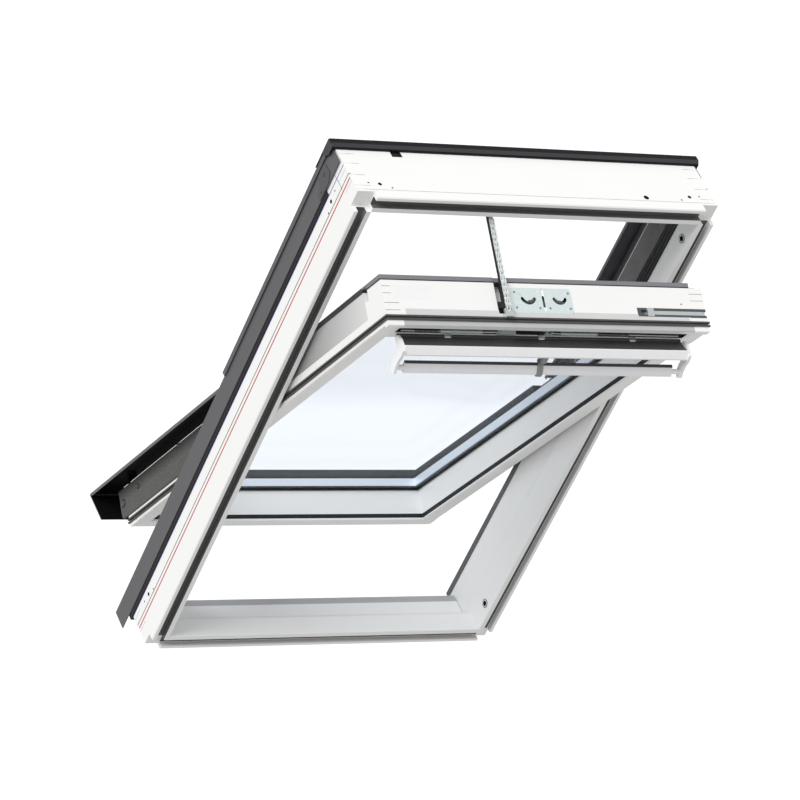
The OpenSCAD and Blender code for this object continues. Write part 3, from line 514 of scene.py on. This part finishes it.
def strip(rows):
    """Quads that join rows of n points each, given as an array (rows, n, 3); each row is closed."""
    r, n = rows.shape[:2]
    i, k = np.meshgrid(np.arange(r - 1), np.arange(n), indexing="ij")
    quads = np.stack([i * n + k, i * n + (k + 1) % n, (i + 1) * n + (k + 1) % n, (i + 1) * n + k], -1)
    return rows.reshape(-1, 3), [tuple(q) for q in quads.reshape(-1, 4)]


def arc_slot(cx, cy, radius, half, start, end, n=16):
    """Closed outline of a curved slot: the outer arc out, a round end, the inner arc back and
    a round end, at radius + half and radius - half from its centre, in degrees."""
    a = np.radians(np.linspace(start, end, n))
    cap = np.radians(np.linspace(0, 180, 8)[1:-1])
    out = np.column_stack([np.cos(a), np.sin(a)])
    rows = [out * (radius + half)]
    tip = out[-1] * radius
    beyond = (-out[-1, 1], out[-1, 0])
    rows.append(tip + half * (np.outer(np.cos(cap), out[-1]) + np.outer(np.sin(cap), beyond)))
    rows.append(out[::-1] * (radius - half))
    tip = out[0] * radius
    beyond = (-out[0, 1], out[0, 0])
    rows.append(tip + half * (np.outer(-np.cos(cap), out[0]) + np.outer(-np.sin(cap), beyond)))
    return np.vstack(rows) + (cx, cy)


def oblong(low, high, n=16, m=6):
    """Closed outline of a rectangle in the order of arc_slot: n points along the low side, m up
    the right side between corners, n back along the high side and m down the left."""
    u, v = np.linspace(0, 1, n), np.linspace(0, 1, m + 2)[1:-1]
    rows = [(u, 0 * u), (1 + 0 * v, v), (u[::-1], 1 + 0 * u), (0 * v, v[::-1])]
    unit = np.vstack([np.column_stack(r) for r in rows])
    return np.array(low, float) + unit * (np.array(high, float) - low)


def plate_cell(slot, low, high, corner_left, corner_right, bottom, top):
    """One part of the plate: closed rows from the slot's lower rim over the top face to the
    cell's outline and down. Outline points answer the slot's one by one, and its outer
    corners are cut back by arcs. The underside is left open."""
    edge = oblong(low, high)
    for x, sign, wanted in ((low[0], 1, corner_left), (high[0], -1, corner_right)):
        for y, up in ((low[1], 1), (high[1], -1)):
            centre = np.array([x + sign * PLATE_CORNER, y + up * PLATE_CORNER])
            off = edge - centre
            past = (off[:, 0] * sign < 0) & (off[:, 1] * up < 0) & wanted
            edge[past] = centre + off[past] / np.linalg.norm(off[past], axis=1, keepdims=True) * PLATE_CORNER
    ray = edge - slot
    ray /= np.linalg.norm(ray, axis=1, keepdims=True)
    shoulder = top - PLATE_EASE
    levels = [(slot, bottom), (slot, shoulder), (slot + ray * PLATE_EASE, top),
              (edge - ray * PLATE_EASE, top), (edge, shoulder), (edge, bottom)]
    rows = np.stack([np.column_stack([o, np.full(len(o), level)]) for o, level in levels])
    return strip(rows)


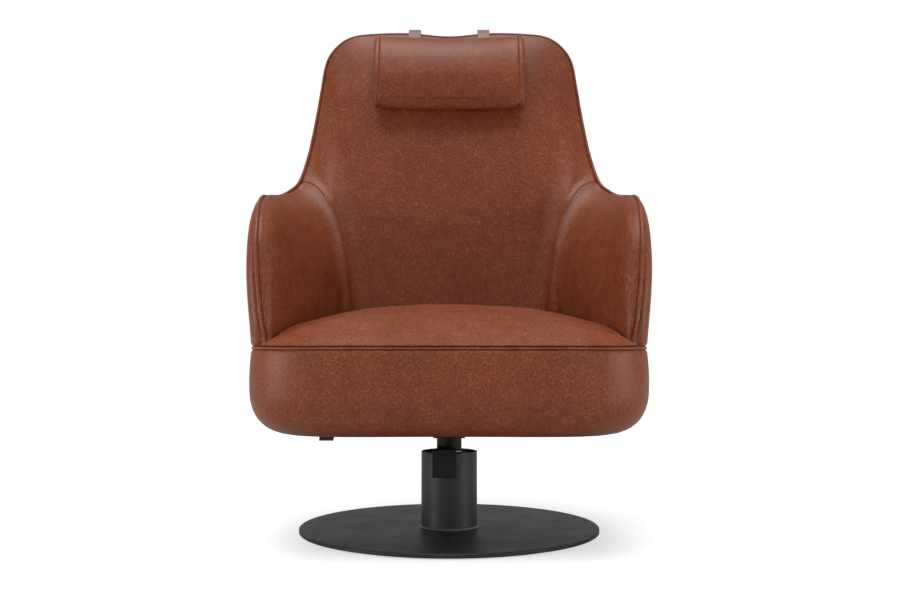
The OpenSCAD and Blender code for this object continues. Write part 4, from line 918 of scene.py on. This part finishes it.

* **What is expected**: Your task is to output all of the data above word for word.

* **Response**:
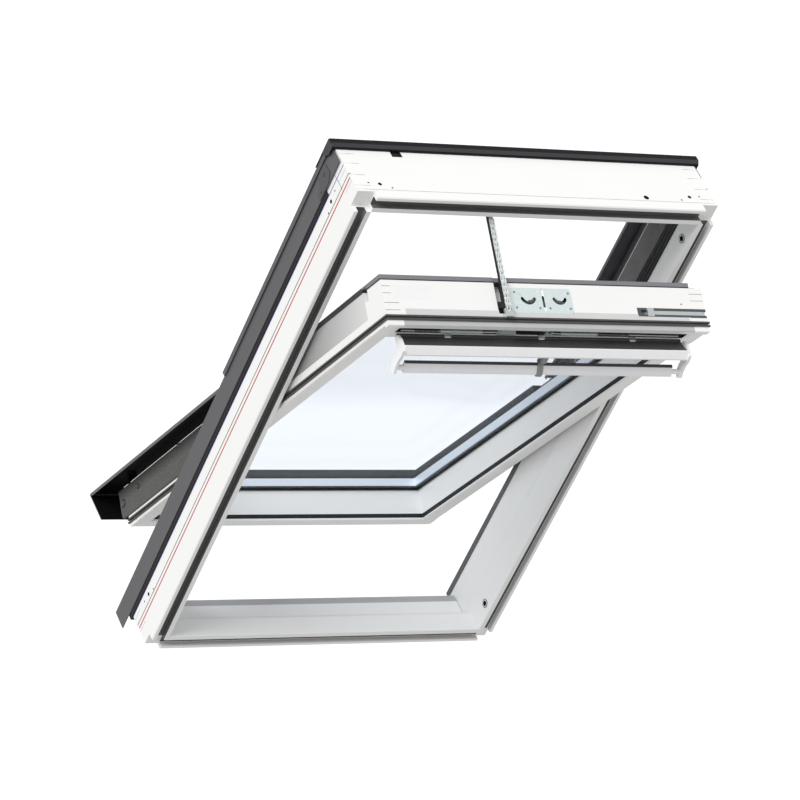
The OpenSCAD and Blender code for this object continues. Write part 3, from line 514 of scene.py on. This part finishes it.
def strip(rows):
    """Quads that join rows of n points each, given as an array (rows, n, 3); each row is closed."""
    r, n = rows.shape[:2]
    i, k = np.meshgrid(np.arange(r - 1), np.arange(n), indexing="ij")
    quads = np.stack([i * n + k, i * n + (k + 1) % n, (i + 1) * n + (k + 1) % n, (i + 1) * n + k], -1)
    return rows.reshape(-1, 3), [tuple(q) for q in quads.reshape(-1, 4)]


def arc_slot(cx, cy, radius, half, start, end, n=16):
    """Closed outline of a curved slot: the outer arc out, a round end, the inner arc back and
    a round end, at radius + half and radius - half from its centre, in degrees."""
    a = np.radians(np.linspace(start, end, n))
    cap = np.radians(np.linspace(0, 180, 8)[1:-1])
    out = np.column_stack([np.cos(a), np.sin(a)])
    rows = [out * (radius + half)]
    tip = out[-1] * radius
    beyond = (-out[-1, 1], out[-1, 0])
    rows.append(tip + half * (np.outer(np.cos(cap), out[-1]) + np.outer(np.sin(cap), beyond)))
    rows.append(out[::-1] * (radius - half))
    tip = out[0] * radius
    beyond = (-out[0, 1], out[0, 0])
    rows.append(tip + half * (np.outer(-np.cos(cap), out[0]) + np.outer(-np.sin(cap), beyond)))
    return np.vstack(rows) + (cx, cy)


def oblong(low, high, n=16, m=6):
    """Closed outline of a rectangle in the order of arc_slot: n points along the low side, m up
    the right side between corners, n back along the high side and m down the left."""
    u, v = np.linspace(0, 1, n), np.linspace(0, 1, m + 2)[1:-1]
    rows = [(u, 0 * u), (1 + 0 * v, v), (u[::-1], 1 + 0 * u), (0 * v, v[::-1])]
    unit = np.vstack([np.column_stack(r) for r in rows])
    return np.array(low, float) + unit * (np.array(high, float) - low)


def plate_cell(slot, low, high, corner_left, corner_right, bottom, top):
    """One part of the plate: closed rows from the slot's lower rim over the top face to the
    cell's outline and down. Outline points answer the slot's one by one, and its outer
    corners are cut back by arcs. The underside is left open."""
    edge = oblong(low, high)
    for x, sign, wanted in ((low[0], 1, corner_left), (high[0], -1, corner_right)):
        for y, up in ((low[1], 1), (high[1], -1)):
            centre = np.array([x + sign * PLATE_CORNER, y + up * PLATE_CORNER])
            off = edge - centre
            past = (off[:, 0] * sign < 0) & (off[:, 1] * up < 0) & wanted
            edge[past] = centre + off[past] / np.linalg.norm(off[past], axis=1, keepdims=True) * PLATE_CORNER
    ray = edge - slot
    ray /= np.linalg.norm(ray, axis=1, keepdims=True)
    shoulder = top - PLATE_EASE
    levels = [(slot, bottom), (slot, shoulder), (slot + ray * PLATE_EASE, top),
              (edge - ray * PLATE_EASE, top), (edge, shoulder), (edge, bottom)]
    rows = np.stack([np.column_stack([o, np.full(len(o), level)]) for o, level in levels])
    return strip(rows)


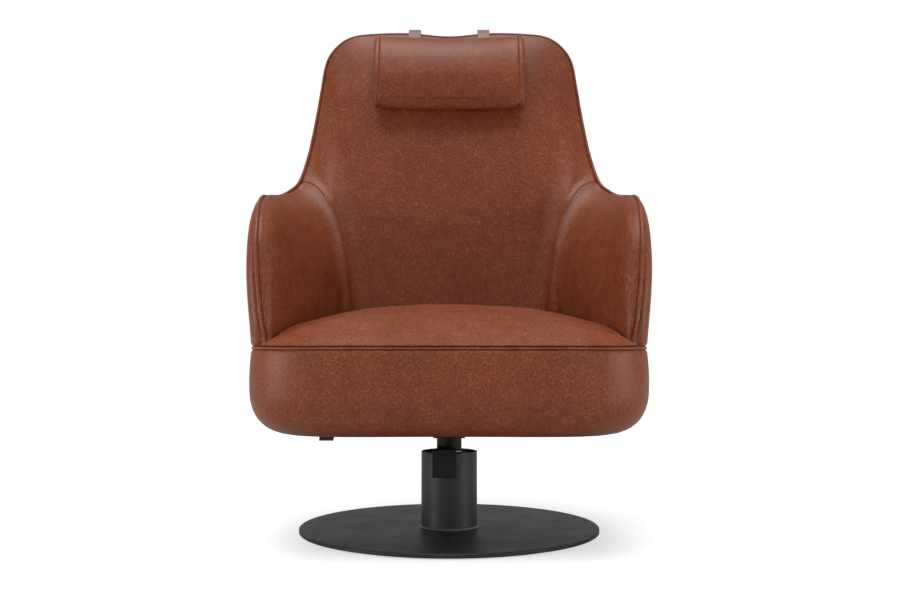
The OpenSCAD and Blender code for this object continues. Write part 4, from line 918 of scene.py on. This part finishes it.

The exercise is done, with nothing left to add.